Given the wide variety of format issues and the even wider variety of options for those issues, these format guidelines cannot possibly present every format option that you will encounter in engineering and science. Such a collection would be cumbersome and, in the end, not particularly helpful. What's important is not that you learn every format which exists, but that you realize a specified format will often exist and that you follow that format. For those situations in which no specified format exists, you should choose a professional format to follow that is appropriate for your situation. Appendix A presents a professional format that is commonly used in engineering and science.

Crafting the Style

An important, but sometimes hazy, distinction in scientific writing is between format (the way you place the type upon the page) and style (the way that you express a thought in words and images). Style comprises structure, language, and illustration. These guidelines do not attempt to discuss the many questions of style; rather, these guidelines focus on stylistic points particular to writing a few technical documents, such as laboratory reports, that you are likely to encounter. For an analysis of style in general writing, you should consult a guide such as Elements of Style [Strunk, 1918]. For an analysis of style in scientific writing, you should consult a guide such as The Craft of Scientific Writing [Alley, 1996].

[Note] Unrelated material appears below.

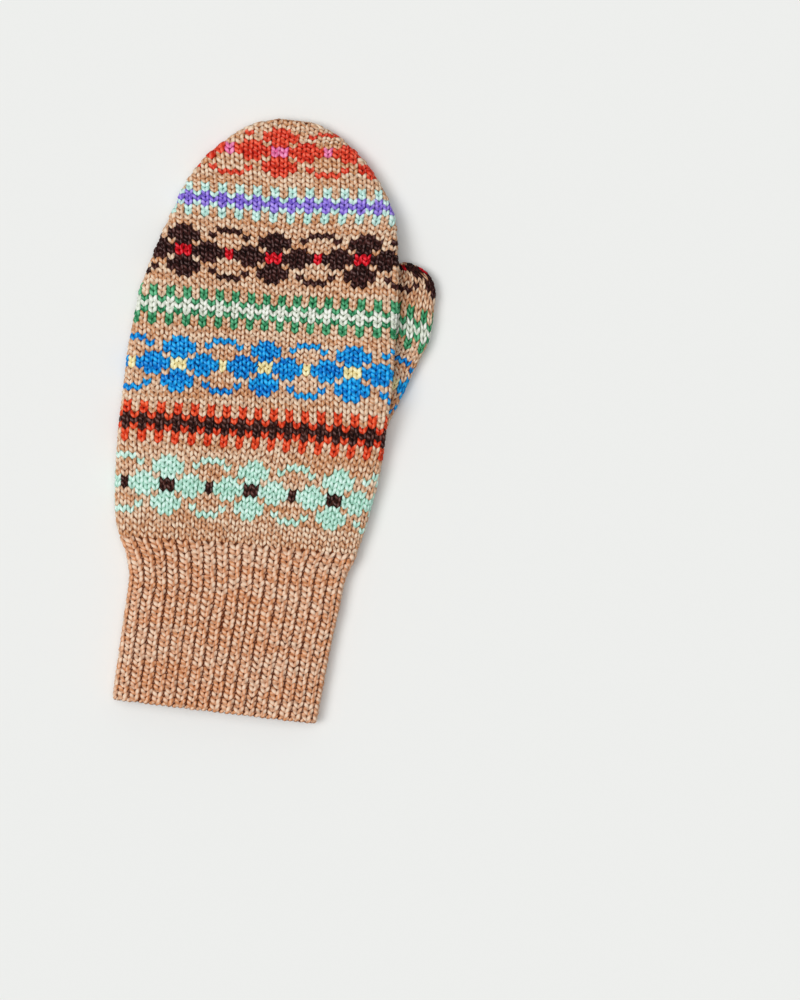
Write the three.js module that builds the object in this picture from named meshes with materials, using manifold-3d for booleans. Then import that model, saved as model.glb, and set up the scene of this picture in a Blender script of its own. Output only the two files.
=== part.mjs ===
// A knitted wool mitten lying flat, back of the hand up: ribbed cuff, hand and thumb.
// Millimetres, +Z up. The mitten's length runs along Y with the fingertips at +Y, and X runs
// across it with the thumb at +X. The origin is the bottom centre of the whole mitten's box.
// Every form is first worked out as across, along and up, with along measured from the
// cast-on edge and across from the middle of that edge.

import * as THREE from "three";
import { mergeVertices } from "three/addons/utils/BufferGeometryUtils.js";
import Module from "manifold-3d";

// Driving dimensions
const MITTEN_LENGTH = 261;
const CUFF_LENGTH = 74;
const PIECE_GAP = 0.3;
const CUFF_WALL = 2.6;
const HAND_WALL = 2.8;
const THUMB_WALL = 2.4;
const RIB_COUNT = 37;
const RIB_DEPTH = 0.7;
const CAST_ON_ROUND = 0.8;
const CUFF_TUCK = 0.6;

// The outline seen from above, with the height of the two layers of knitting as they lie
const BODY_SECTIONS = [
  { along: 0, left: -43.0, right: 45.8, height: 13.0 },
  { along: 30, left: -42.4, right: 47.6, height: 13.5 },
  { along: 52, left: -41.9, right: 49.8, height: 13.5 },
  { along: 64, left: -44.4, right: 50.9, height: 14.0 },
  { along: 77, left: -51.0, right: 55.2, height: 15.0 },
  { along: 95, left: -53.5, right: 58.6, height: 16.0 },
  { along: 120, left: -54.7, right: 61.2, height: 16.5 },
  { along: 150, left: -54.7, right: 61.4, height: 16.5 },
  { along: 175, left: -53.1, right: 60.3, height: 16.0 },
  { along: 198, left: -48.0, right: 58.6, height: 15.5 },
  { along: 220, left: -41.0, right: 55.0, height: 14.5 },
];

// The fingertips close along a round curve past the last of those sections
const TIP_START = 220;
const TIP_CENTRE_END = 5.5;
const TIP_OUTLINE_POWER = 1.3;
const TIP_HEIGHT_POWER = 3;

// The thumb lies on the surface beside and partly under the hand
const THUMB_SECTIONS = [
  { along: 110, centre: 38.0, half: 12.0, low: 3.4, high: 11.4 },
  { along: 125, centre: 43.0, half: 15.5, low: 0.4, high: 11.2 },
  { along: 134, centre: 45.5, half: 16.5, low: 0, high: 11.2 },
  { along: 146, centre: 49.5, half: 16.8, low: 0, high: 11.0 },
  { along: 160, centre: 54.4, half: 16.4, low: 0, high: 11.0 },
  { along: 174, centre: 59.4, half: 16.2, low: 0, high: 11.0 },
  { along: 188, centre: 60.4, half: 15.4, low: 0, high: 10.6 },
];
const THUMB_BASE = 126;
const THUMB_TIP_START = 188;
const THUMB_END = 206;
const THUMB_TIP_CENTRE_END = 61.5;
const THUMB_TIP_POWER = 2.2;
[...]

Writing is an essential skill for the successful engineer and scientist. As an engineer or scientist, you cannot treat your writing in the same way that you treat fluid mechanics or organic chemistry. Scientific writing is not a science; rather, it is a craft. The game of golf provides a good analogy to the way you should view your writing. Think of your technical problems as your drives and iron shots. In your drives and iron shots, you want loft, accuracy, and distance. Now, think of your writing problems the same as you would a putt. Notice that the clubs, swings, and mental approach of driving differ dramatically from those of putting. The same is true for the differences between the solution or technical problems and the communication of those solutions.